I want to close this morning with a couple of quotes from The Lord Of The Rings.  Thank you, Michaela for pointing them out.

Frodo: I wish the Ring had never come to me. I wish none of this had happened.
Gandalf: So do all who live to see such times, but that is not for them to decide. All we have to decide is what to do with the time that is given to us. There are other forces at work in this world, Frodo, besides the will of evil.

We all have to decide what to with the time give to us.  What will we do with this time?  This question brings us to our next quote.  Sam is talking to Frodo this time.
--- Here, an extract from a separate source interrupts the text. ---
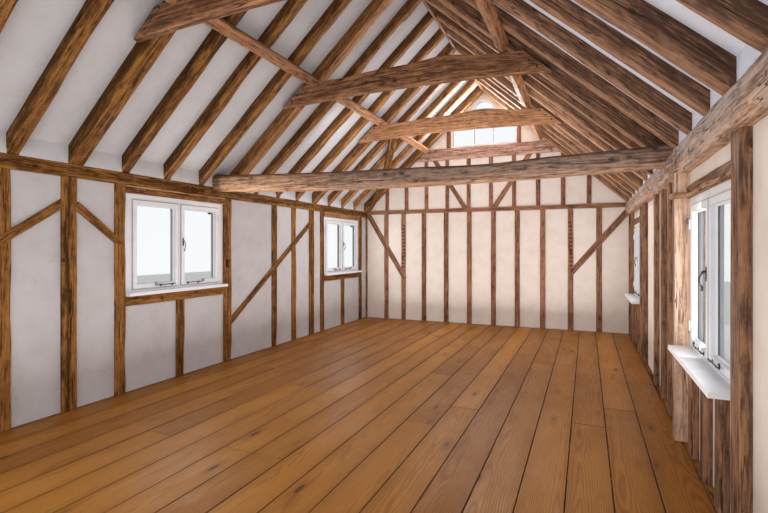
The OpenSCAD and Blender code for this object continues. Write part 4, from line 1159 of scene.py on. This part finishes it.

Sam: I know. It's all wrong. By rights we shouldn't even be here. But we are. It's like in the great stories, Mr. Frodo. The ones that really mattered. Full of darkness and danger, they were. And sometimes you didn't want to know the end. Because how could the end be happy? How could the world go back to the way it was when so much bad had happened? But in the end, it's only a passing thing, this shadow. Even darkness must pass. A new day will come. And when the sun shines it will shine out the clearer. Those were the stories that stayed with you. That meant something, even if you were too small to understand why. But I think, Mr. Frodo, I do understand. I know now. Folk in those stories had lots of chances of turning back, only they didn't. They kept going. Because they were holding on to something.
Frodo: What are we holding on to, Sam?
Sam: That there's some good in this world, Mr. Frodo... and it's worth fighting for.

So that is what we need to do with our time here.  Be the good in the world, be the light, be the love and know that it is worth fighting for.  Amen.